What to do → The lines to return are those from the one containing "centre_button();" down to the one containing "# Small tools", inclusive; return them exactly and nothing else.

Data lines →
::::::::::
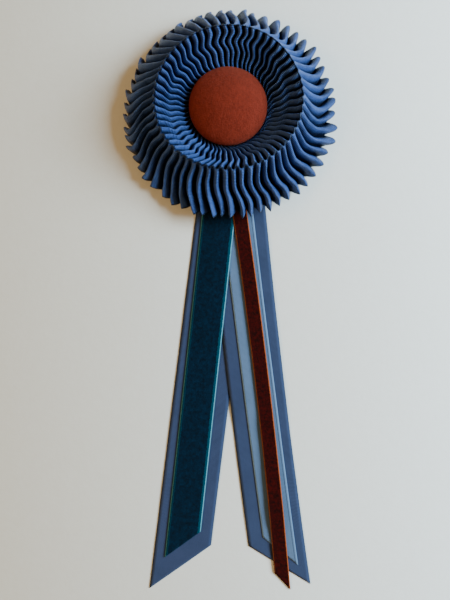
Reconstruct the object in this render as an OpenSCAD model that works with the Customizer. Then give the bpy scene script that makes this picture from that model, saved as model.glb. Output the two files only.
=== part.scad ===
// Ribbon rosette lying face up on the floor. A round felt button sits in a funnel of
// pleated blue ribbon, a second tier of pleats falls from the funnel's raised rim to
// the floor, and five ribbon tails run out from under the head towards -Y.
// The floor is z = 0, and the Z axis passes through the middle of the button.

/* [Button] */
// Widest radius of the felt button
button_r = 26.2; // [25:0.1:27]
// Height of the middle of the button above the floor
button_top = 27; // [25:0.5:29]
// Radius of the button's stem, inside the foot of the funnel
stem_r = 22.3; // [20:0.1:22.4]

/* [Pleats] */
// Number of pleats in each tier
pleats = 58; // [52:1:60]
// Largest change of a pleat's length at its tip
tip_wander = 1.4; // [0:0.1:2]
// Largest turn of a pleat's tip to one side, in degrees
tip_turn = 0.7; // [0:0.1:1]
// Height by which the lower hem is lifted over the tails
hem_lift = 6.1; // [5.8:0.1:8]
// Radial gap between the two tiers at the rim
rim_gap = 0.4; // [0.3:0.05:0.6]

/* [Backing] */
// Radius of the backing disc
disc_r = 44.5; // [40:0.5:45]
// Height of the disc's underside above the floor
disc_z = 2.5; // [2.3:0.1:3]
// Thickness of the disc
disc_t = 1.5; // [1:0.1:1.6]

/* [Pin] */
// Length of the pin's bar
bar_l = 38; // [30:1:50]
// Width of the pin's bar
bar_w = 6; // [5:0.5:8]
// Diameter of the needle
needle_d = 1; // [0.8:0.1:1.2]

/* [Tails] */
// Thickness of each ribbon tail
tail_t = 1; // [1:0.1:1]
// Clear height between one tail and the next above it
tail_gap = 0.2; // [0.1:0.05:0.2]

/* [Hidden] */
$fn = 96;

felt_rust = "#7a2c1c";
ribbon_blue = "#3f66a8";
tail_blue = "#3c4f7c";
tail_pale = "#6e8fb5";
velvet_teal = "#04303f";
velvet_rust = "#5a1606";
disc_grey = "#3a3f4a";
pin_steel = "#b8bcc0";

// Small height that keeps the soft pieces just clear of what they rest on
seat = 0.3;
disc_top = disc_z + disc_t;

function mix(a, b, share) = a + (b - a) * share;
function ease(share) = share * share * (3 - 2 * share);
function clamp01(value) = min(1, max(0, value));

// Button: the stem, the flare under the edge and the dome, as one turned profile
flare_from_z = 12;
flare_r = 25.1;
flare_z = 15.2;
edge_z = 17.5;
dome_steps = 10;
// Over 1, the dome falls away a little faster towards its edge than an ellipse
dome_fall = 1.05;

button_dome = [
    for (i = [1 : dome_steps])
        let (a = 90 * i / dome_steps)
        [button_r * cos(a), edge_z + (button_top - edge_z) * pow(sin(a), dome_fall)]
];
button_profile = concat(
    [
        [0, disc_top + seat], [stem_r, disc_top + seat], [stem_r, flare_from_z],
        [flare_r, flare_z], [button_r - 0.3, mix(flare_z, edge_z, 0.5)], [button_r, edge_z]
    ],
    button_dome
);

module centre_button() {
    color(felt_rust)
        rotate_extrude()
            polygon(button_profile);
}

// Pleats: each tier is a folded wall through the sections of its table. The funnel is
// almost straight, and the outer tier drops steeply from the rim and flattens out
// towards its tips, like a bell. A pleat has
// four columns of points: its crest, a shoulder, its valley and the next shoulder.
pitch = 360 / pleats;
columns = 4 * pleats;

// Columns of the tables below, in mm and degrees
CREST_R = 0;
CREST_Z = 1;
VALLEY_R = 2;
VALLEY_Z = 3;
// Height of the shoulder between the valley at 0 and the crest at 1
SHOULDER = 4;
// Turn of the section round the head, anticlockwise from above
SWAY = 5;
// Depth of the section from front to back, as a share of its width
SQUASH = 6;
// Sideways shift of the section's middle
SHIFT = 7;
// The wall's other side lies this far out and this far down
WALL_R = 8;
WALL_Z = 9;
// Shares of the hem's lift and of the tips' uneven lengths and turns
LIFT = 10;
UNEVEN = 11;

rim_crest = [46.5, 31.5];
rim_valley = [48.7, 28.2];
rim_squash = 0.957;

funnel_sections = [
    // crest r, z,  valley r, z, shoulder, sway, squash, shift, wall r, z, lift, uneven
    [22.8,  4.3,    23.8,  4.3,  0.5,  0.0,  1.000,  0.0,  1.4, 0.0,  0,  0],
    [24.6, 13.4,    26.6, 12.0,  0.5,  0.8,  1.000,  0.0,  1.5, 1.2,  0,  0],
    [30.0, 18.8,    31.4, 15.6,  0.5,  2.4,  0.990,  0.1,  0.8, 2.0,  0,  0],
    [38.0, 25.0,    39.6, 21.4,  0.5,  0.6,  0.975,  0.1,  0.3, 2.4,  0,  0],
    [rim_crest.x, rim_crest.y, rim_valley.x, rim_valley.y,
                                 0.5,  0.0, rim_squash,  0.0,  0.0, 2.4,  0,  0]
];

// The outer tier starts along the funnel's rim, where each fold turns inside out, so
// a crest of this tier starts at a valley of the funnel
outer_sections = [
    // crest r, z,  valley r, z, shoulder, sway, squash, shift, wall r, z, lift, uneven
    [rim_valley.x + rim_gap, rim_valley.y, rim_crest.x + rim_gap, rim_crest.y,
                                 0.50,  0.0, rim_squash,  0.0,  0.0, 2.4,  0.0,  0.0],
    [51.9, 24.8,    49.5, 18.9,  0.58, -1.6,  0.960,  0.3, -0.7, 2.8,  0.3,  0.2],
    [56.9, 18.2,    54.0, 11.2,  0.60, -3.0,  0.965,  0.8, -0.5, 2.8,  0.7,  0.5],
    [62.6, 12.8,    59.0,  7.0,  0.64, -1.8,  0.970,  1.2, -0.3, 2.6,  1.0,  0.8],
    [69.0,  8.5,    63.5,  4.2,  0.64, -0.4,  0.975,  1.6,  0.0, 2.2,  1.0,  1.0],
    [73.4,  6.0,    65.6,  2.2,  0.50, -0.3,  0.977,  1.85, 0.0, 1.9,  1.0,  1.0]
];

// Uneven lengths and turns, from two waves that don't repeat round the ring
function uneven_length(step) = tip_wander * (sin(137.5 * step) + sin(83 * step + 40)) / 2;
function uneven_turn(step) = tip_turn * (sin(101 * step + 20) + sin(59 * step)) / 2;

// The hem is lifted where it crosses the tails, round the direction of -Y
lift_centre = 271;
lift_full_half = 26;
lift_fade = 16;
function angle_from(a, b) = abs((a - b + 540) % 360 - 180);
function lift_share(turn) =
    ease(clamp01((lift_full_half + lift_fade - angle_from(turn, lift_centre)) / lift_fade));

function pleat_point(row, column, half_turn, lower) =
    let (
        step = column / 4 + half_turn / 2,
        part = column % 4,
        share = part == 0 ? 1 : part == 2 ? 0 : row[SHOULDER],
        turn = step * pitch + row[SWAY] + row[UNEVEN] * uneven_turn(step),
        r = mix(row[VALLEY_R], row[CREST_R], share)
            + (part == 0 ? row[UNEVEN] * uneven_length(step) : 0)
            + lower * row[WALL_R],
        z = mix(row[VALLEY_Z], row[CREST_Z], share)
            + hem_lift * row[LIFT] * lift_share(turn) - lower * row[WALL_Z]
    )
    [r * cos(turn) + row[SHIFT], r * sin(turn) * row[SQUASH], z];

// Closed folded wall through a table's sections; half_turn is 1 for a tier that is
// turned by half a pleat
module pleated_wall(sections, half_turn) {
    rows = len(sections);
    side = rows * columns;
    function at(lower, row, column) = lower * side + row * columns + column % columns;
    points = [
        for (lower = [0, 1], row = sections, column = [0 : columns - 1])
            pleat_point(row, column, half_turn, lower)
    ];
    // The cut across each four-sided cell runs the same way on both sides of a crest
    function cell(lower, row, column) =
        let (
            a = at(lower, row, column),
            b = at(lower, row, column + 1),
            c = at(lower, row + 1, column + 1),
            d = at(lower, row + 1, column)
        )
        column % 2 == 0 ? [[a, b, c], [a, c, d]] : [[a, b, d], [b, c, d]];
    function end_cell(row, column) =
        let (
            a = at(0, row, column),
            b = at(0, row, column + 1),
            c = at(1, row, column + 1),
            d = at(1, row, column)
        )
        [[a, b, c], [a, c, d]];
    function turned(face) = [face[2], face[1], face[0]];
    faces = [
        for (column = [0 : columns - 1]) each [
            for (row = [0 : rows - 2]) each cell(0, row, column),
            for (row = [0 : rows - 2], face = cell(1, row, column)) turned(face),
            for (face = end_cell(0, column)) turned(face),
            each end_cell(rows - 1, column)
        ]
    ];
    polyhedron(points, faces);
}

module inner_pleats() {
    color(ribbon_blue) pleated_wall(funnel_sections, 0);
}

module outer_pleats() {
    color(ribbon_blue) pleated_wall(outer_sections, 1);
}

module backing_disc() {
    color(disc_grey)
        translate([0, 0, disc_z]) cylinder(h = disc_t, r = disc_r);
}

// Pin: one fixed piece, with its bar under the disc and its needle against the floor
bar_t = 0.8;
bar_top = disc_z - 0.1;
block_l = 4;
block_w = 4;

module pin_bar() {
    color(pin_steel) {
        translate([-bar_l / 2, -bar_w / 2, bar_top - bar_t]) cube([bar_l, bar_w, bar_t]);
        for (end_x = [-bar_l / 2, bar_l / 2 - block_l])
            translate([end_x, -block_w / 2, 0]) cube([block_l, block_w, bar_top]);
        translate([-bar_l / 2 + block_l / 2, 0, needle_d / 2])
            rotate([0, 90, 0]) cylinder(h = bar_l - block_l, d = needle_d);
    }
}

// Tails: each is a ribbon of even width along a gently bent middle line, cut at a
// slant, with a side profile that steps down where the ribbon under it ends.
head_end_y = -30;
// The tails leave the disc's front face here and reach the floor here
disc_edge_y = -46;
floor_y = -60;
layer = tail_t + tail_gap;

// Columns of a tail's row: its middle line goes from the head end through the pull of
// the bend point to the foot
HEAD_X = 0;
BEND_X = 1;
FOOT_X = 2;
FOOT_Y = 3;
WIDTH = 4;
// Length by which the outer edge is longer than the inner one
SLANT = 5;
// Side of the outer edge, 1 to the right and -1 to the left
SIDE = 6;

blue_left = [2.2, -15.9, -33.7, -318.6, 39.6, 35.6, -1];
blue_right = [3.4, 16.3, 36.6, -317.4, 39.6, 32.8, 1];
pale_blue = [2.2, 18.2, 37.2, -307.4, 22.1, 22.7, 1];
teal_velvet = [-2.2, -17.0, -31.9, -302.4, 23.4, 21.0, -1];
rust_velvet = [2.5, 25.5, 38.6, -328.7, 10.3, 12.9, 1];

// Crossings of the tails, where an upper one comes down to the next layer
off_teal_y = [-84, -92];
off_pale_y = [-112, -120];
off_blue_right_y = [-155, -163];
off_blue_left_y = [-206, -216];
past_pale_foot_y = [-312.5, -315.5];
past_blue_foot_y = [-322.5, -326];

edge_steps = 8;

function middle(tail, t) =
    let (
        head = [tail[HEAD_X], head_end_y],
        foot = [tail[FOOT_X], tail[FOOT_Y]],
        bend = [tail[BEND_X], (head_end_y + tail[FOOT_Y]) / 2]
    )
    pow(1 - t, 2) * head + 2 * t * (1 - t) * bend + t * t * foot;

function heading(tail, t) =
    let (step = middle(tail, t + 0.01) - middle(tail, t - 0.01))
    step / norm(step);

function edge_point(tail, t, side) =
    let (
        along = heading(tail, t),
        outward = [-along.y, along.x] * side,
        reach = side == tail[SIDE] ? tail[SLANT] / 2 : -tail[SLANT] / 2
    )
    middle(tail, t) + outward * tail[WIDTH] / 2 + (t == 1 ? reach : 0) * along;

function tail_outline(tail) = concat(
    [for (i = [0 : edge_steps]) edge_point(tail, i / edge_steps, 1)],
    [for (i = [edge_steps : -1 : 0]) edge_point(tail, i / edge_steps, -1)]
);

// Line of a tail's underside from the head end: on the disc, down to its first layer,
// then one layer lower at each step in drops
function underside(first_layer, drops) = concat(
    [
        [head_end_y + 1, disc_top + seat + first_layer * layer],
        [disc_edge_y, disc_top + seat + first_layer * layer],
        [floor_y, first_layer * layer]
    ],
    [
        for (i = [0 : 1 : len(drops) - 1], half = [0, 1])
            [drops[i][half], (first_layer - i - half) * layer]
    ]
);

module ribbon_tail(tail, first_layer, drops) {
    far_y = tail[FOOT_Y] - tail[SLANT];
    line = underside(first_layer, drops);
    end_z = (first_layer - len(drops)) * layer;
    lower = concat(line, [[far_y, end_z]]);
    upper = [for (i = [len(lower) - 1 : -1 : 0]) lower[i] + [0, tail_t]];
    intersection() {
        linear_extrude(height = 3 * disc_top) polygon(tail_outline(tail));
        translate([-disc_r * 2, 0, 0])
            rotate([90, 0, 90]) linear_extrude(height = disc_r * 4) polygon(concat(lower, upper));
    }
}

module tail_blue_left() {
    color(tail_blue) ribbon_tail(blue_left, 0, []);
}

module tail_blue_right() {
    color(tail_blue) ribbon_tail(blue_right, 1, [off_blue_left_y]);
}

module tail_pale_blue() {
    color(tail_pale) ribbon_tail(pale_blue, 2, [off_blue_left_y]);
}

module tail_teal_velvet() {
    color(velvet_teal) ribbon_tail(teal_velvet, 3, [off_pale_y, off_blue_right_y]);
}

module tail_rust_velvet() {
    color(velvet_rust)
        ribbon_tail(rust_velvet, 4, [off_teal_y, off_blue_left_y, past_pale_foot_y, past_blue_foot_y]);
}

centre_button();
inner_pleats();
outer_pleats();
backing_disc();
pin_bar();
tail_blue_left();
tail_blue_right();
tail_pale_blue();
tail_teal_velvet();
tail_rust_velvet();
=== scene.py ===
import math
from collections import namedtuple

import bpy
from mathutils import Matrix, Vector, noise


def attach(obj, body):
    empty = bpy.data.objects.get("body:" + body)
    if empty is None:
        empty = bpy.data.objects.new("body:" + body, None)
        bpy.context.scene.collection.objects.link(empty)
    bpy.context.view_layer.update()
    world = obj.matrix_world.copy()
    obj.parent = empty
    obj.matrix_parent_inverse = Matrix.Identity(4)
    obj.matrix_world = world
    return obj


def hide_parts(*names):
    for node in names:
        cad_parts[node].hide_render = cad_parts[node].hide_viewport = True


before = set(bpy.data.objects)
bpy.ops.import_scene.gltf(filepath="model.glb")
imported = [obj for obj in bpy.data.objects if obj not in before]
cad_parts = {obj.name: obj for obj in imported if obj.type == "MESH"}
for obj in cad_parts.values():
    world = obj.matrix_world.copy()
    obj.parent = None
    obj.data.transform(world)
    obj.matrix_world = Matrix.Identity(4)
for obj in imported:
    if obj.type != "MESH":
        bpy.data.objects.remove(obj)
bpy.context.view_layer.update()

# Lengths are in millimetres, and times MM where Blender needs metres
MM = 0.001
SEED = Vector((7.3, 2.9, 5.1))


# Small tools

def mix(a, b, share):
    return a + (b - a) * share


def clamp(value):
    return min(1.0, max(0.0, value))


def ease(share):
    share = clamp(share)
    return share * share * (3 - 2 * share)


def wander(index, channel):
    """A steady random number, mostly from -1 to 1, for one pleat and one use."""
    return noise.noise(Vector((index * 1.37, channel * 11.7, 0.5)) + SEED) * 1.7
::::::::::
Finished answer →
centre_button();
inner_pleats();
outer_pleats();
backing_disc();
pin_bar();
tail_blue_left();
tail_blue_right();
tail_pale_blue();
tail_teal_velvet();
tail_rust_velvet();
=== scene.py ===
import math
from collections import namedtuple

import bpy
from mathutils import Matrix, Vector, noise


def attach(obj, body):
    empty = bpy.data.objects.get("body:" + body)
    if empty is None:
        empty = bpy.data.objects.new("body:" + body, None)
        bpy.context.scene.collection.objects.link(empty)
    bpy.context.view_layer.update()
    world = obj.matrix_world.copy()
    obj.parent = empty
    obj.matrix_parent_inverse = Matrix.Identity(4)
    obj.matrix_world = world
    return obj


def hide_parts(*names):
    for node in names:
        cad_parts[node].hide_render = cad_parts[node].hide_viewport = True


before = set(bpy.data.objects)
bpy.ops.import_scene.gltf(filepath="model.glb")
imported = [obj for obj in bpy.data.objects if obj not in before]
cad_parts = {obj.name: obj for obj in imported if obj.type == "MESH"}
for obj in cad_parts.values():
    world = obj.matrix_world.copy()
    obj.parent = None
    obj.data.transform(world)
    obj.matrix_world = Matrix.Identity(4)
for obj in imported:
    if obj.type != "MESH":
        bpy.data.objects.remove(obj)
bpy.context.view_layer.update()

# Lengths are in millimetres, and times MM where Blender needs metres
MM = 0.001
SEED = Vector((7.3, 2.9, 5.1))


# Small tools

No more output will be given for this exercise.